The first set of remarks containing the "Gentlemen's Quarterly" comment regarding Frazier's attire is not responsive to the defense summation and so is not covered by the foregoing reasoning. We find, though, that it is comparable to the kind of sarcastic remark which we found not to be prejudicial in Commonwealth v. Ashmore, 266 Pa.Super. 181, 403 A.2d 603 (1979) (prosecutor commented "He wasn't raped either" during defense cross-examination of a Commonwealth witness and later pointedly withdrew the word *135 "Gentlemen" when reformulating a question which referred to the defendant). In addition, immediately following the remark, the trial court gave cautionary instruction to the effect that the attorneys in closing may suggest inferences to be drawn from the evidence, but the jury is not required to accept the suggested inferences (emphasis added). See Ashmore, supra, 266 Pa.Superior Ct. at 189, 403 A.2d at 607 ("The nature of the reference coupled with the curative instructions of the court were such as to dissipate the harm.").

The relatively mild comments in the instant case did not prejudice the jury by stigmatizing the defendant. Compare Commonwealth v. Baranyai, 296 Pa.Super. 342, 442 A.2d 800 (1982) (improper to characterize police officer defendant as "a punk behind a badge," a "Buford Pusser," and a "Clint Eastwood" who used "Gestapo tactics").

The prosecutor did not express a personal opinion as to appellees' guilt of the crimes charged. Neither did he make any direct reference to other criminal conduct of appellees, i.e., involvement in the illegal narcotics trade. Notwithstanding appellees' arguments to the contrary, even the implications of the remarks in question do not amount to a characterization of Frazier as a drug dealer unless one engages in the most tenuous of reasoning. Even viewed in the light most favorable to appellees, this single comment does not approach in quality the egregious course of conduct held improper in Commonwealth v. Starks, 479 Pa. 51, 387 A.2d 829 (1978), where the prosecutor repeatedly described the defendant as a "cocaine pusher" and "cocaine distributor" and hypothesized that "there is some child whose body is being polluted right now by those drugs." We also note Commonwealth v. Rivera, 470 Pa. 131, 367 A.2d 719 (1976), in which the prosecutor's reference to the defendant as a "junkie" was held not to require a mistrial.

Even if we were to find that the "Gentlemen's Quarterly" comment was improper, we do not agree that a new trial is indicated. Not every improper or intemperate remark by the prosecutor mandates a new trial; rather, a *136 new trial is necessary only if "the unavoidable effect [of the comments] would be to prejudice the jury, forming in their minds fixed bias and hostility towards the defendant, so that they could not weigh the evidence and render a true verdict." Commonwealth v.
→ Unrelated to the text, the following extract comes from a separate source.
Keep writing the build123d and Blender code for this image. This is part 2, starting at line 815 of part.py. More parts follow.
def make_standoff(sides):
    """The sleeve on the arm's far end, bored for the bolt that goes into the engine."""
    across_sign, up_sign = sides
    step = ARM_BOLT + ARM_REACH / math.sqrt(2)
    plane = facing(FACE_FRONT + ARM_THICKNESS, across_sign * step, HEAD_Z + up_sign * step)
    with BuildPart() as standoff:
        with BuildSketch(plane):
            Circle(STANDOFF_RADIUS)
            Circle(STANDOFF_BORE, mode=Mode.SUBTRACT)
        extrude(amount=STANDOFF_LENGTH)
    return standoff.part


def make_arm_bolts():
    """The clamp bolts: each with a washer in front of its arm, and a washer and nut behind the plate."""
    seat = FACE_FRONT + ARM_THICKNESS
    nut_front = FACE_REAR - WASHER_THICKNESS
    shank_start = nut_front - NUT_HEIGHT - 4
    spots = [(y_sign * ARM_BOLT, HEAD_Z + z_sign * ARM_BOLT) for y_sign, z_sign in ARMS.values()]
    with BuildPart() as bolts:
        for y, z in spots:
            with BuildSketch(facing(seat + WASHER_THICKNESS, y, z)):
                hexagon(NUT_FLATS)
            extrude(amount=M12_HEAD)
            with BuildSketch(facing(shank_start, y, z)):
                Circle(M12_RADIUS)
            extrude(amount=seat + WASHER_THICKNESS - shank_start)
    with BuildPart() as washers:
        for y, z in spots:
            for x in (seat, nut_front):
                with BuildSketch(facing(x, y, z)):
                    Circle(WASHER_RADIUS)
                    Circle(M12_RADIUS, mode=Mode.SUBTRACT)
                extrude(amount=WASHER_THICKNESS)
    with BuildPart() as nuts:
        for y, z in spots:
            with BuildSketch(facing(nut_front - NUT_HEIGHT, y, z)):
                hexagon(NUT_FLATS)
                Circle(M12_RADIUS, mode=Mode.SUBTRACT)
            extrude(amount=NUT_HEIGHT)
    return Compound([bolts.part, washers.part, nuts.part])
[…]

Dreibelbis, 493 Pa. 466, 477-78, 426 A.2d 1111, 1117 (1981), quoting Commonwealth v. Stoltzfus, 462 Pa. 43, 61, 337 A.2d 873, 882 (1975); Commonwealth v. Van Cliff, 483 Pa. 576, 397 A.2d 1173 (1979). We hold that the prosecutor's closing remarks in this case did not deprive appellees of a fair trial.
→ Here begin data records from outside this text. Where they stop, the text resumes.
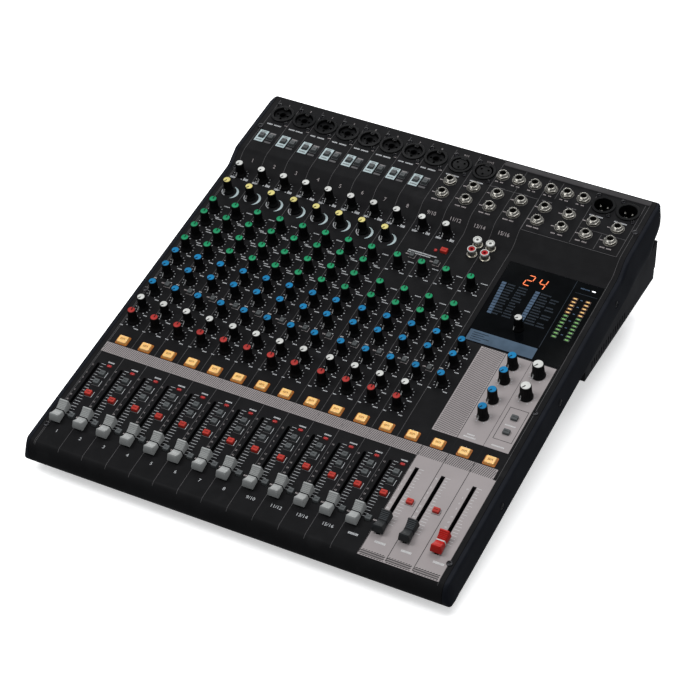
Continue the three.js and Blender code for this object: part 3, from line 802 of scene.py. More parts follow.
def master_knobs():
    looks = {f"aux_master_knob_{i}": ("cap_blue", 1.0, MINIMUM) for i in range(1, 5)}
    looks["phones_level_knob"] = looks["monitor_level_knob"] = ("cap_white", 1.2, MINIMUM)
    looks["program_knob"] = ("cap_white", 0.9, math.radians(-135))
    for node, (cap, scale, turn) in looks.items():
        moving_piece(node, "_shape", "knob_plastic", knob(cap, scale), PANEL.at(*PANEL.spot(node), 0, turn))


# ---- faders

RIDGES, RIDGE_START, RIDGE_PITCH, RIDGE_HEIGHT = 5, 1.7, 1.5, 0.6
CAP_REACH, CAP_SADDLE, CAP_RISE = 9.4, 8.2, 3.9
LIGHT_CAPS, DARK_CAPS = 13, 2


def fader_height(s):
    """The top of a fader cap, s from its middle: a saddle with ridges behind its middle line."""
    t = s / CAP_REACH
    height = CAP_SADDLE + CAP_RISE * t * t
    if RIDGE_START < s < RIDGE_START + RIDGE_PITCH * RIDGES:
        height += RIDGE_HEIGHT * math.sin(math.pi * ((s - RIDGE_START) / RIDGE_PITCH % 1)) ** 2
    return height


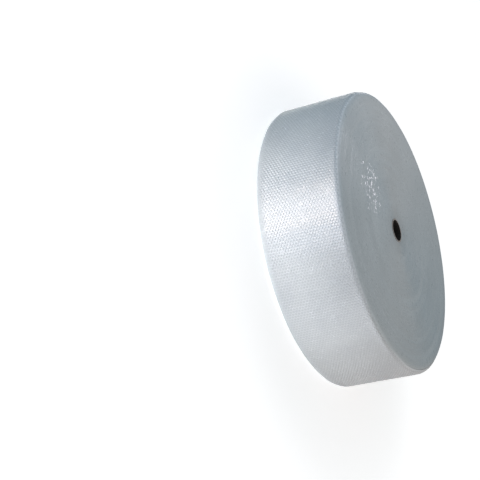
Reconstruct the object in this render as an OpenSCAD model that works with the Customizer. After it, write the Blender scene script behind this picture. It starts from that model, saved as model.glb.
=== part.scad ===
// Bubble wrap roll: a wide web of small-bubble film wound on a kraft cardboard core.
// The roll stands on its lower end face. The core axis is Z and the lower end lies on z = 0.
// All lengths are in millimetres.

/* [Roll] */
// Outside diameter of the full roll, over the bubbles
roll_d = 1016; // [700:1:1250]
// Width of the web, which is the height of the standing roll
web_w = 305; // [250:1:610]
// Number of turns of film between the core and the outside
turns = 131; // [100:1:150]
// Rounding of the soft shoulder, where the outer turns sag at both ends
shoulder_r = 26; // [15:1:45]

/* [Turns] */
// Depth of the groove between two neighbouring turns on the end faces
groove = 1.4; // [0.8:0.1:2]
// Share of each turn's thickness that lies flat at the end faces
crest_share = 0.6; // [0.4:0.05:0.7]
// Length of the loose tail of the web round the roll, as an angle
tail_angle = 70; // [40:1:80]

/* [Bubbles] */
// Distance between neighbouring bubbles across the web
bubble_pitch = 10.55; // [9:0.05:14]
// Height of a bubble column above the film between the columns
bubble_h = 2.2; // [1.2:0.1:3]

/* [Core] */
// Bore of the kraft core, which fits a 3 inch dispenser shaft
core_bore = 76.2; // [50:0.1:102]
// Wall thickness of the kraft core
core_wall = 5; // [3:0.5:8]

/* [Hidden] */
$fn = 96;
// Radius of the roll, and of the kraft core, where the first turn of film lies
roll_r = roll_d / 2;
core_r = core_bore / 2 + core_wall;
// Thickness of one turn of film as it is wound
turn_t = (roll_r - core_r) / turns;
// Half of the web, and half of the straight part of the curved side
half_w = web_w / 2;
side_h = half_w - shoulder_r;
// Whole number of bubble columns that fit on the straight part
columns = floor(2 * side_h / bubble_pitch);
column_w = 2 * side_h / columns;
film_c = [0.86, 0.88, 0.92];
kraft_c = [0.62, 0.47, 0.32];

// Height of the end face above the middle of the web at radius r
function end_z(r) =
    r <= roll_r - shoulder_r ? half_w
    : side_h + sqrt(max(0, pow(shoulder_r, 2) - pow(r - roll_r + shoulder_r, 2)));

// Radius at a share s of the thickness of turn k
function turn_r(k, s) = core_r + (k + s) * turn_t;

// One turn at the upper end: the groove, then the flat of the film's cut edge
function turn_pts(k) = [
    [turn_r(k, 0), end_z(turn_r(k, 0)) - groove],
    [turn_r(k, 0.5 - crest_share / 2), end_z(turn_r(k, 0.5 - crest_share / 2))],
    [turn_r(k, 0.5 + crest_share / 2), end_z(turn_r(k, 0.5 + crest_share / 2))]
];

// One column of bubbles on the curved side, seen in section
function column_pts(i) = [
    [roll_r - bubble_h, side_h - i * column_w],
    [roll_r - 0.3 * bubble_h, side_h - (i + 0.2) * column_w],
    [roll_r, side_h - (i + 0.5) * column_w],
    [roll_r - 0.3 * bubble_h, side_h - (i + 0.8) * column_w]
];

// The bubble columns from the upper to the lower end of the straight part
side_pts = concat(
    [for (i = [0:columns - 1]) each column_pts(i)],
    [[roll_r - bubble_h, -side_h]]
);

// Section of the wound film from the core to the outside
section_pts = concat(
    [for (k = [0:turns - 1]) each turn_pts(k)],
    side_pts,
    [for (k = [turns - 1:-1:0]) let (p = turn_pts(k))
        each [[p[2][0], -p[2][1]], [p[1][0], -p[1][1]], [p[0][0], -p[0][1]]]]
);

// The free end of the web: the last part of the outer turn, which lifts by one
// thickness of film towards its cut edge
module tail() {
    translate([0, turn_t, 0])
        rotate([0, 0, 90])
            rotate_extrude(angle = tail_angle)
                polygon(concat(
                    side_pts,
                    [[roll_r - 3 * turn_t, -side_h], [roll_r - 3 * turn_t, side_h]]
                ));
}

// The wound film, one solid: its turns show on the end faces and its bubble columns on the side
module film_roll() {
    color(film_c)
    translate([0, 0, half_w])
    union() {
        rotate_extrude()
            polygon(section_pts);
        tail();
    }
}

// The kraft core: a plain wound paper tube, as long as the web is wide
module core_tube() {
    color(kraft_c)
    rotate_extrude()
        translate([core_bore / 2, 0])
            square([core_wall, web_w]);
}

film_roll();
core_tube();
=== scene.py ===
"""Bubble wrap roll: the looks of the film, its bubbles, its turns and the kraft core.

The roll stands on its lower end face. Z is the core's axis, and the free end of the web
lies at the back of the roll, on its +Y side. All lengths here are in metres.
"""
import math

import bpy
import numpy as np
from mathutils import Matrix, Vector


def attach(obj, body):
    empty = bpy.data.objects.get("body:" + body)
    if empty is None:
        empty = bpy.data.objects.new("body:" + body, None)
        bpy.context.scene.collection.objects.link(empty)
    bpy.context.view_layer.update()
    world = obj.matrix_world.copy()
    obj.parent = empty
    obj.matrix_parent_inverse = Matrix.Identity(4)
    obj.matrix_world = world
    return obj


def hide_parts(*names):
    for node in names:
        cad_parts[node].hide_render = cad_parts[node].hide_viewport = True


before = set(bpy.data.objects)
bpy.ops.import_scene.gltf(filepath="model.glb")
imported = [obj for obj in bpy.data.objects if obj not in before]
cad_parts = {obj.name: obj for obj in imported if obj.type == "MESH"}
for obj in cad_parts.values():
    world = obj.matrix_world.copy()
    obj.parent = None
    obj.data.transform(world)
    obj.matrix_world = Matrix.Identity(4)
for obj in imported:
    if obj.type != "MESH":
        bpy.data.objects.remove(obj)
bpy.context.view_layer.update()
rng = np.random.default_rng(12)

# Sizes, as in the part
ROLL_R = 0.508
WEB_W = 0.305
HALF_W = WEB_W / 2
CORE_R = 0.0431
TURNS = 131
TURN_T = (ROLL_R - CORE_R) / TURNS
SHOULDER_R = 0.026
SIDE_H = HALF_W - SHOULDER_R

# The outer turn: quads round the roll and points across the web
SIDE_QUADS = 720
WEB_POINTS = 61
# Its slow and quick waves round the roll: their depth, and the quads over which they change
SLOW_WAVE = (0.0009, 60)
QUICK_WAVE = (0.0004, 14)
# How the web's edge turns down: steps along the web and down from its surface
EDGE_TURN = ((0.0006, 0.0003), (0.0006, 0.0016))
# Near the web's edges the bubbles get lower, down to this share of their height
EDGE_FADE = 0.018
EDGE_LEFT = 0.2

# The bubbles: rows across the web, every second row shifted by half a pitch
BUBBLE_H = 0.0033
# Half a bubble's width round the roll and across the web: the tight outer turn draws it oval
BUBBLE_R_AROUND = 0.0045
BUBBLE_R_ACROSS = 0.0051
ROWS = 340
ROW_PITCH = 0.01055
PER_ROW = 28
# One bubble's rings of points, from its foot up: shares of its radius and of its height
RING_R = (1.0, 0.91, 0.74, 0.45)
RING_H = (0.0, 0.60, 0.92, 0.985)
RING_POINTS = 9
# A bubble's foot reaches a little into the web
FOOT = 0.0002
# How single bubbles differ: place round the roll, height, width and tilt
PLACE_SPREAD = 0.00025
HEIGHT_SPREAD = 0.05
HEIGHT_LIMITS = (0.8, 1.08)
WIDTH_SPREAD = 0.015
TILT_SPREAD = 0.05
# Some bubbles have lost air: how many of them, and the share of their height that is left
FLAT_SHARE = 0.012
FLAT_HEIGHTS = (0.25, 0.6)
# The bubbles are joined into this many pieces round the roll
BUBBLE_PIECES = 4

# A turn's edge on the end face, from its groove outwards: shares of the turn's thickness, depths
# there, and how much of the uneven winding each point takes up
TURN_SHARES = np.array([0.0, 0.22, 0.62])
TURN_DEPTHS = np.array([0.0013, 0.0001, 0.0])
TURN_BACKS = np.array([0.5, 1, 1])
TURN_POINTS = 150
# The first turn starts flat against the core, at this share of its thickness
FLAT_START = 0.002
# Turns that the outer turn's edge covers
COVERED_TURNS = 3
# Uneven winding: how far groups of turns stand back, and how far one turn does along its length,
# each with the turns or points over which that changes, and two waves round the whole face
GROUP_BACK = (0.0005, 6)
FINE_BACK = (0.00035, 5)
ROUND_BACK = (0.0004, 0.0003)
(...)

It is therefore clear that the trial court misapplied the law when it granted a new trial. The closing remarks of the prosecutor could not and did not create in the minds of the jury a fixed prejudice or bias against either appellee which deprived them of a fair trial.[4]

The order granting a new trial is reversed and the case remanded for sentencing. Jurisdiction is relinquished.


And Now, this 11th day of September, 1984 Appellee's "Motion to Amend Judgment", which this court shall treat as a petition for reconsideration, is denied because the time period for reconsideration has expired. It is the understanding of this Court, however, that neither this Order nor our Order of July 13, 1984, which remains in force, precludes the trial court from entertaining and disposing of any post-verdict motions properly before the court prior to sentencing.


[1] Only the first two comments were the subject of objections by defense counsel. The third comment was quoted by the lower court in its opinion and apparently formed part of the basis for its decision. See infra note 3.

[2] Although the pretrial conference in which this agreement was reached is not of record, its existence was mentioned during the trial and the substance of the evidentiary restrictions was discussed by the lower court in its opinion. See Lower Court Opinion at 4-6.

[3] Lower Court Opinion at 7. Neither defense counsel objected to these remarks at trial. Normally, failure to make a timely objection acts as a waiver of a claim of prosecutorial misconduct. Commonwealth v. Johnson, 467 Pa. 146, 354 A.2d 886 (1976); Commonwealth v. Dobson, 302 Pa.Super. 57, 448 A.2d 92 (1982). Therefore, the trial court was not in a position to grant relief based on these statements even if they were objectionable. We therefore base our conclusion first on waiver, but even absent waiver, we would hold that these remarks were not inflammatory and prejudicial.

[4] This opinion discusses the issues primarily with reference to appellee Frazier because the comments in question referred only to Frazier. The prosecutor did not characterize or even name Beckman in these remarks. Hence, it follows from our conclusion that Frazier was not prejudiced that Beckman also was not denied a fair trial. Frazier properly raised the issue of prosecutorial misconduct upon which the post-verdict court granted relief. Beckman raised only boilerplate motions before the post-verdict court. In light of the fact that the lower court granted relief to both Frazier and Beckman on the same issue, we have reviewed the issue as to both appellees and deny them both relief.